The thing is, I’m not saying being married is easy, or that it’s 100% fun. But it mostly is! I feel like I got hoodwinked as a single guy because I heard marriage described so often as some cross between a prison, being grounded as a misbehaving teen, and being castrated. I don’t doubt that lots of people make mistakes in who they marry, and I am not trying to be a pollyanna about the very real fact that a successful marriage takes a lot of dedicated effort, or that some people just can’t make it work even with their best efforts. But most marriages work, even if the people who don’t get it quite right end up being a lot louder about it. And even then usually take another run at it, or a couple of runs at it, until they get it right.
That brings me to my last point. I believe in this institution, and I do believe it makes society better, if only for the simple reason that it tends to make guys like me act much less like assholes than we’re inclined to be when we’re single.
But just forty one years ago, my marriage may well have been illegal.

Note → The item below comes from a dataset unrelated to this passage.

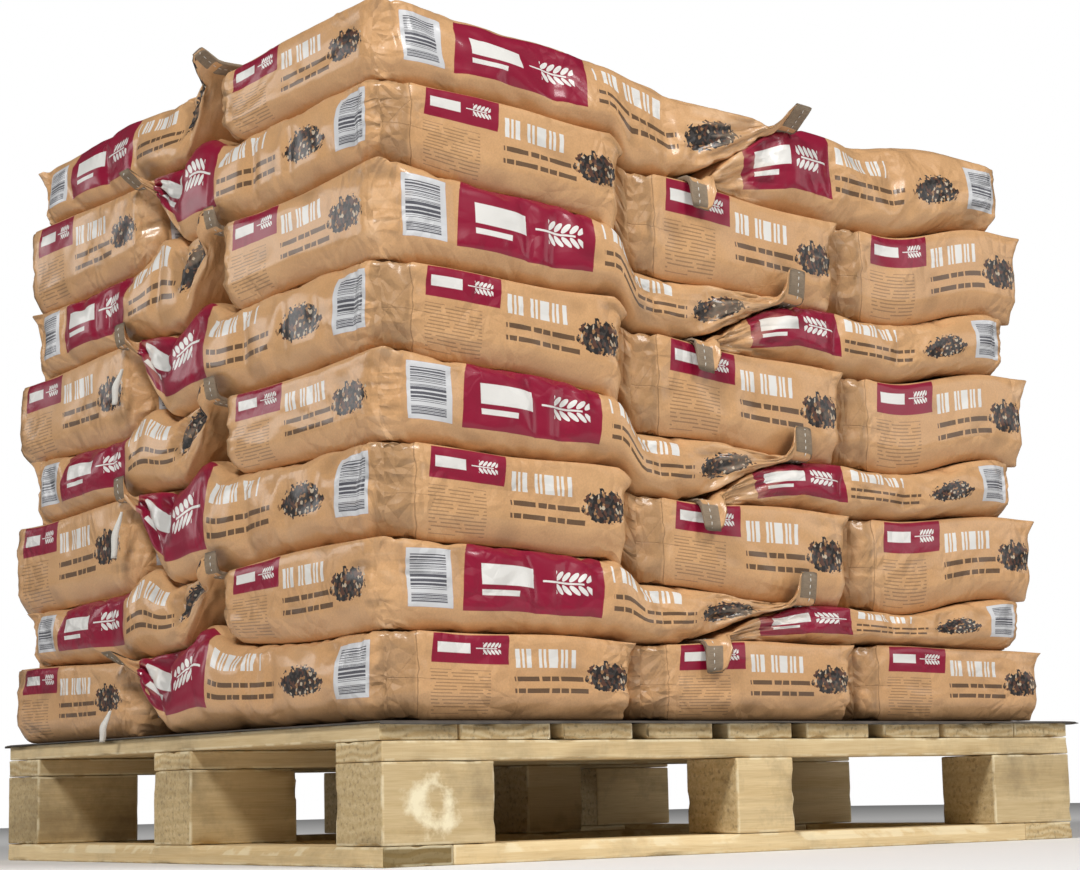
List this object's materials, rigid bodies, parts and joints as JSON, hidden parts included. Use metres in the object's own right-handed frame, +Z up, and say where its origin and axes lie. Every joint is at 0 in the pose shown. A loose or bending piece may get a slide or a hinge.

As a proud and unrepentant lifelong advocate and practitioner of miscegenation, my lifestyle would have been outlawed in many states, and not recognized as legitimate even in some territories where it wasn’t explicitly legal.
It is now a historical inevitability that our country will legalize marriage for all couples. Though the fight is particularly polarized right now, and we will naturally face serious setbacks on the way to civil rights for all, I believe the time is close. As we saw in the fight against interracial marriages, the forces against progress are most extreme and invested right when they realize that history is against them. Naturally, my wife and I have donated to support No on Prop 8 in California.

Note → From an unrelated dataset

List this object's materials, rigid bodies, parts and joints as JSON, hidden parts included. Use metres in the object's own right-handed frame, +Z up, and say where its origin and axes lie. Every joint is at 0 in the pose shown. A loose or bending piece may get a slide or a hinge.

But my motivation isn’t political in this, it’s simple and personal and based on my experience as someone who is, and has been, truly in love. In the months before my wife and I got engaged, we got to see a couple who we admire and respect whisk their way up to New Paltz, to get married on the only day that they’d be able to do so. These friends of ours have a simple love that is obviously apparent to anyone who’s ever met them. That they had to have such a sense of urgency, such an awareness of fleeting opportunity, around an event as momentous as their wedding day, is a blemish on the concept of marriage itself.
Fortunately, we got to take away a much better message. My wife and I saw that people we care about can get married on their own terms, that it doesn’t have to be the scary, joyless institution that it’s so often portrayed as. Instead, we saw a couple of our friends who have an obvious and abiding sense of humor, who helped us redefine the concept of marriage in our minds so that it could be something fun and stress-free and fulfilling. And it made us comfortable enough with the idea that we knew we were ready to get married ourselves.
It’s easy to say “oh, he wants to score political points by saying a gay marriage inspired him to propose to his wife”. While that description is accurate, it’s not the emotional truth of what happened. What happened was that seeing a real, honest, unconventional-but-honest marriage inspired my wife and I to commit to one another, which has brought me the greatest and most lasting joy of my life. It is something I’m generally private about, a quiet victory for my own sense of justice.
But there was just a brief window in which our friends’ relationship could enjoy the dignity of a simple wedding. There are those determined to shut that window again, though the effort will be futile in the long run. So I’d be remiss if I didn’t take the time to point out that denying the right of marriage to any of us attacks and disrespects the institution of marriage for all of us. As it turns out, marriage is worth defending, no matter what you might see on TV.
And to my wife, happy anniversary. I like you!